Esta inefable alianza cristiana sólo se debe a la comunión del Espíritu, lo cual es un hecho divino provisto ya en Cristo Jesús por el Espíritu; por lo tanto, con solicitud, y vinculados en la paz de Cristo, debemos guardar tal unidad del Espíritu, extrayendo de Su virtud, el vigor de nuestra reconciliación, y la realización consumada de ésta. Es, pues, imprescindible andar en el Espíritu de Cristo para ser beneficiarios experimentados de la unidad del Espíritu.

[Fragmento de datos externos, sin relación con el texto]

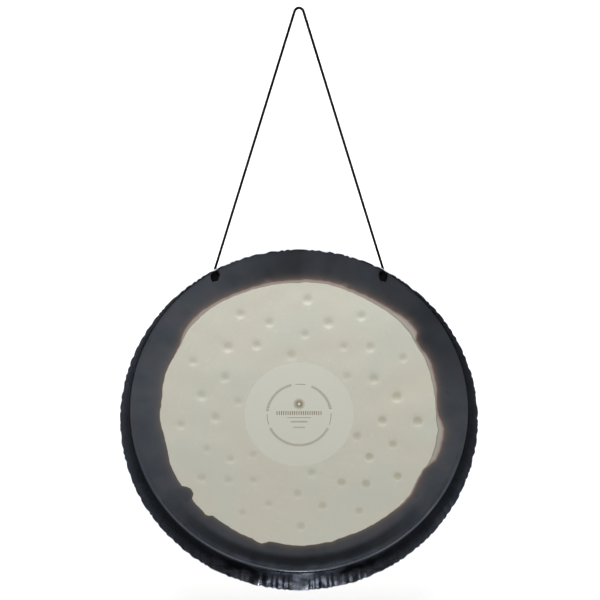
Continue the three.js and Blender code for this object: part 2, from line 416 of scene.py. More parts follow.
@dataclass(frozen=True)
class MetalFinish:
    """Hammered nickel silver with a brushed middle, a burnt border and a dark bluish rim.

    Attributes:
        name: The material's name.
        centre: The middle of the gong's face, in the row frame.
        silver: Colour of the brushed middle.
        disc: Colour of the matt disc in its centre.
        disc_radius: Radius of that disc, or 0 for none.
        band: Colour of the burnt border.
        band_shade: Its darker colour, next to the silver and in clouds.
        rim: Colour of the rim's metal.
        silver_rough: Roughness of the brushed middle.
        band_rough: Roughness of the border.
        rim_rough: Roughness of the rim.
        stains: How strongly the hammer marks are stained.
        seed: Shifts every cloud, so that two sides differ.
    """

    name: str
    centre: Vector
    silver: Colour = (0.62, 0.622, 0.54)
    disc: Colour = (0.62, 0.62, 0.545)
    disc_radius: float = 0.1262
    band: Colour = (0.081, 0.090, 0.104)
    band_shade: Colour = (0.060, 0.067, 0.081)
    rim: Colour = (0.52, 0.56, 0.64)
    silver_rough: float = 0.26
    band_rough: float = 0.20
    rim_rough: float = 0.19
    stains: float = 1.0
    seed: float = 0.0
    edge: BurntEdge = field(default_factory=BurntEdge)

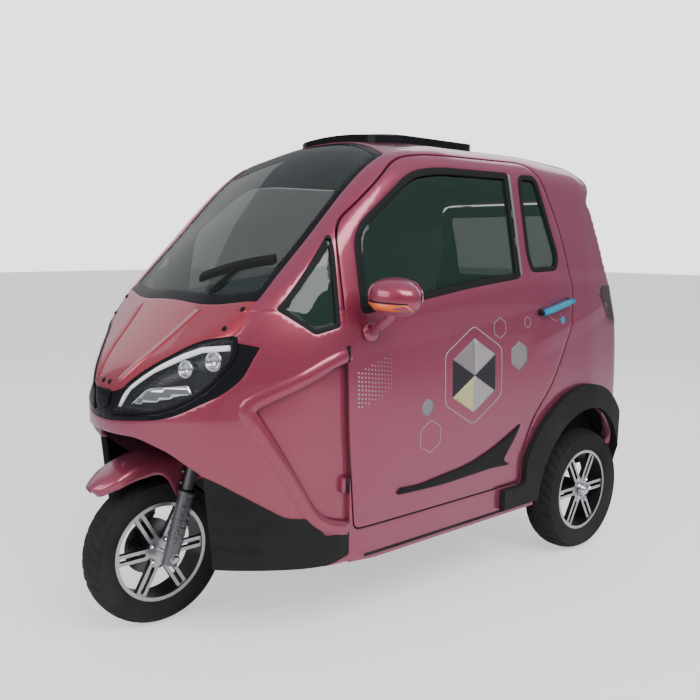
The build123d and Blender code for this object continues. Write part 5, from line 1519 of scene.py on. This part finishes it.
makeRimFaces()
for finish, nodeNames in finishes.items():
    for nodeName in nodeNames.split():
        cadNodes[nodeName].data.materials.clear()
        cadNodes[nodeName].data.materials.append(materials[finish])
print("node finishes set:", sum(len(names.split()) for names in finishes.values()))


# floor, light and camera
studio = {"floor": rgb(0.86, 0.86, 0.87), "sky": rgb(0.62, 0.63, 0.68), "skyPower": 1.0,
          "skyLow": rgb(0.22, 0.22, 0.24), "backdrop": rgb(1.0, 1.0, 1.0), "backdropPower": 2.4,
          "floorGlow": 0.75, "key": 220.0, "fill": 70.0, "far": 14.0, "back": 40.0}
floorMesh = bmesh.new()
bmesh.ops.create_grid(floorMesh, x_segments=8, y_segments=8, size=30.0)
floorData = bpy.data.meshes.new("studioFloor")
floorMesh.to_mesh(floorData)
floorMesh.free()
studioFloor = bpy.data.objects.new("studioFloor", floorData)
bpy.context.scene.collection.objects.link(studioFloor)
floorMaterial, floorTree, floorShader = newMaterial("studioFloor", colour=studio["floor"], rough=0.7,
                                                    specular=0.1)
floorGrain = placeGroup(floorTree, grainGroup, Scale=60.0, Depth=1.0)
floorTree.links.new(mixColour(floorTree, mathNode(floorTree, "MULTIPLY", floorGrain.outputs["Shade"], 0.2),
                              studio["floor"], rgb(0.80, 0.80, 0.81)), floorShader.inputs["Base Color"])
floorShader.inputs["Emission Color"].default_value = studio["backdrop"]
floorPath = addNode(floorTree, "ShaderNodeLightPath")
floorTree.links.new(mathNode(floorTree, "MULTIPLY", floorPath.outputs["Is Camera Ray"], studio["floorGlow"]),
                    floorShader.inputs["Emission Strength"])
floorData.materials.append(floorMaterial)

world = bpy.data.worlds.new("studioSky")
bpy.context.scene.world = world
world.use_nodes = True
sky = world.node_tree
skyPlace = addNode(sky, "ShaderNodeTexCoord")
skySplit = addNode(sky, "ShaderNodeSeparateXYZ")
sky.links.new(skyPlace.outputs["Generated"], skySplit.inputs[0])
skyRise = mathNode(sky, "SMOOTH_MIN", mathNode(sky, "MAXIMUM", skySplit.outputs[2], 0.0), 0.8)
skyShade = mixColour(sky, skyRise, studio["skyLow"], studio["sky"])
skyPath = addNode(sky, "ShaderNodeLightPath")
seen = mixColour(sky, skyPath.outputs["Is Camera Ray"], skyShade, studio["backdrop"])
sky.links.new(seen, sky.nodes["Background"].inputs[0])
skyPower = mathNode(sky, "ADD", studio["skyPower"], mathNode(
    sky, "MULTIPLY", skyPath.outputs["Is Camera Ray"], studio["backdropPower"] - studio["skyPower"]))
sky.links.new(skyPower, sky.nodes["Background"].inputs[1])


def areaLight(name, place, aim, size, power):
    data = bpy.data.lights.new(name, "AREA")
    data.shape = "RECTANGLE"
    data.size, data.size_y = size
    data.energy = power
    lamp = bpy.data.objects.new(name, data)
    bpy.context.scene.collection.objects.link(lamp)
    lamp.location = place
    lamp.rotation_euler = (Vector(aim) - Vector(place)).to_track_quat("-Z", "Y").to_euler()


areaLight("keyLight", (1.0, 4.2, 4.4), (0, 0, 0.7), (4.0, 2.6), studio["key"])
areaLight("frontLight", (5.0, 0.5, 2.6), (0.4, 0, 0.8), (3.0, 2.4), studio["fill"])
areaLight("backLight", (-4.2, -1.5, 4.0), (0, 0, 0.9), (3.6, 2.4), studio["back"])
areaLight("farLight", (0.5, -4.5, 3.0), (0, 0, 0.8), (3.6, 2.4), studio["far"])

cameraSetting = {"place": (2.147, 2.397, 1.238), "yaw": -2.2954, "pitch": -0.1286, "roll": 0.0064,
                 "lens": 43.23}
cameraData = bpy.data.cameras.new("photoCamera")
cameraData.sensor_width = 36.0
cameraData.lens = cameraSetting["lens"]
cameraData.clip_end = 100
camera = bpy.data.objects.new("photoCamera", cameraData)
bpy.context.scene.collection.objects.link(camera)
bpy.context.scene.camera = camera
camera.location = cameraSetting["place"]
lookWay = Vector((math.cos(cameraSetting["yaw"]) * math.cos(cameraSetting["pitch"]),
                  math.sin(cameraSetting["yaw"]) * math.cos(cameraSetting["pitch"]),
                  math.sin(cameraSetting["pitch"])))
camera.rotation_mode = "QUATERNION"
camera.rotation_quaternion = lookWay.to_track_quat("-Z", "Y") @ Quaternion((0, 0, 1), cameraSetting["roll"])
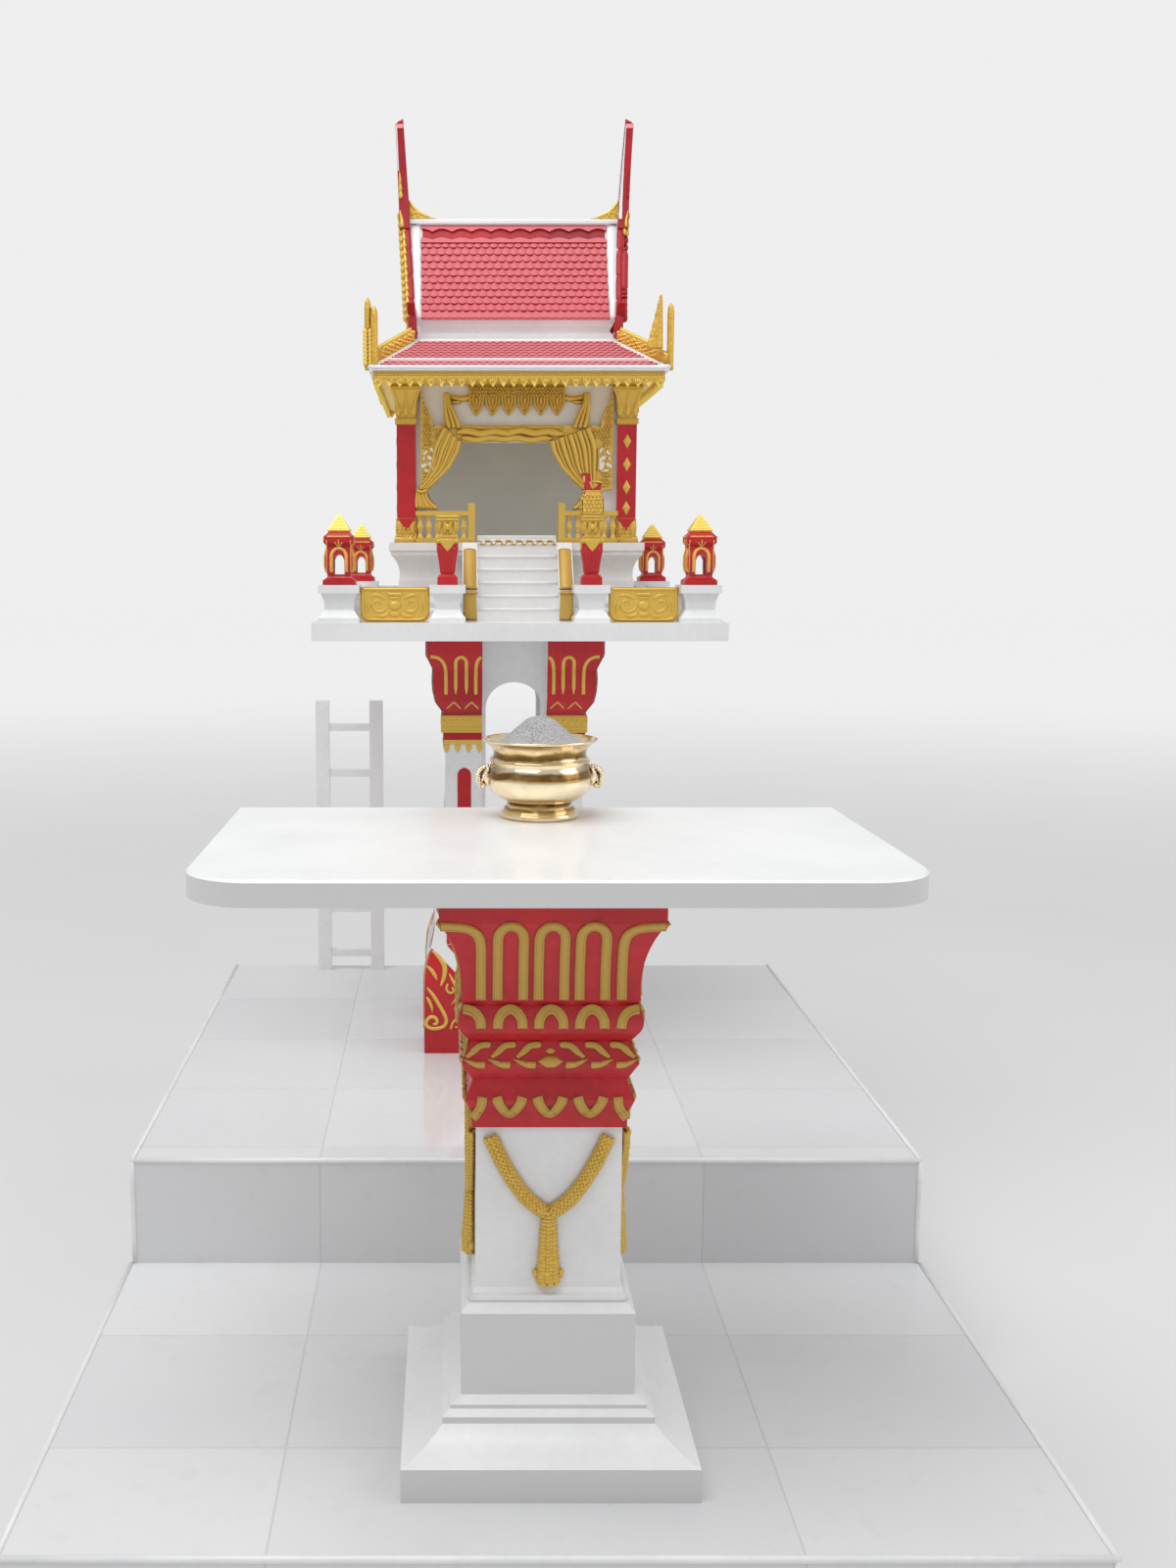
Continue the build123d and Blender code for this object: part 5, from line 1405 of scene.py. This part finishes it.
# %% Pillars
pillar_gold = bmesh.new()
pillar_red = bmesh.new()
for x in (-0.199, 0.199):
    for y in (0.313, 0.687):
        for turn in ALL_SIDES:
            shaft = Face(("pillar_shafts", "pillar_bases", "pillar_capitals"), (x, y), turn, 0.06)
            outward = (turn == 90 and x > 0) or (turn == 270 and x < 0) or (turn == 0 and x > 0 and y < 0.5)
            if outward:
                for z in (1.3642, 1.4012, 1.4419, 1.4826):
                    bar(pillar_gold, shaft, (0, z - 0.013), (0, z + 0.013), 0.0155, 0.0022,
                        lambda t: max(0.04, 1 - abs(2 * t - 1)), 4, gap=0.001)
            point = [(1.3462 - 0.001, -0.0165, 0.0165), (1.338, -0.0105, 0.0105), (1.325, -0.0006, 0.0006)]
            skin(pillar_red, shaft, point, 0.0012)
            for z, width in ((1.5145, 0.0034), (1.521, 0.003), (1.3085, 0.003), (1.5775, 0.004)):
                bar(pillar_gold, shaft, (-0.0245, z), (0.0245, z), width, 0.0016, even, 4)
            for u in (-0.0115, 0.0115):
                petal = [(u, 1.342), (u, 1.33), (u * 1.1, 1.312)]
                curve(pillar_gold, shaft, petal, 4, 0.012, 0.002, lance, 4)
            thicket(pillar_gold, shaft, (-0.0205, 1.31, 0.0205, 1.34), 0.0068, 0.0036, 0.0022,
                    lambda u, z: abs(u) > 0.016 - (1.344 - z) * 0.75)
            for u in (-0.0135, 0.0, 0.0135):
                petal = [(u, 1.527), (u, 1.54), (u * 1.3, 1.556), (u * 1.45, 1.57)]
                curve(pillar_gold, shaft, petal, 4, 0.0105, 0.0026, flame, 4)
piece("pillar_gold_relief", pillar_gold, gold_paint)
piece("pillar_red_points", pillar_red, red_enamel)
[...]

En la Iglesia, tampoco podemos girar alrededor de líderes o ministerios. No podemos hacer a Cefas el centro y la razón de nuestra comunión; tampoco a Pablo, ni tampoco a Apolo, ni tampoco a nuestra independencia (1 Co. l:11-13; 3:3-8). Los nuestros son todos los de Cristo, y no apenas los de Cefas. Cefas es nuestro y nosotros de Cefas en todo lo que compartimos de Cristo. No más allá del Espíritu de Cristo, ni más acá, no podemos establecer límites de comunión. La comunión se debe solamente a la unidad del Espíritu, y Éste ya mora en los que Cristo ha recibido. Cristo ha recibido a quienes le han recibido a Él. Debemos recibir de Cristo a todos sus miembros, y no hacer diferencia entre ellos por causa de líderes, ministerios, operaciones, dones, funciones y actividades. No podemos, pues, tampoco girar alrededor de misiones, u organizaciones, o denominaciones, o sectas, por más extensas que estas sean; nunca igualarán al Cuerpo de Cristo, y por lo tanto las limitaciones que imponen son inconvenientes. Debemos guardar la unidad del Espíritu dentro de un sólo Cuerpo valorándola más que nuestras afinidades naturales y más que toda asociación que cierre su círculo en base a requisitos ilegítimos de liderazgos, misiones, estatutos, etc. Solamente la completa y perfecta comunión del Espíritu, cuya unidad es ya un hecho que guardar, está en sintonía con los planes del propósito divino; no debemos, pues, enaltecer nuestras divisiones, sectarias y carnales, por encima y en contra de la reconciliación divina de todos sus hijos dentro de un solo cuerpo.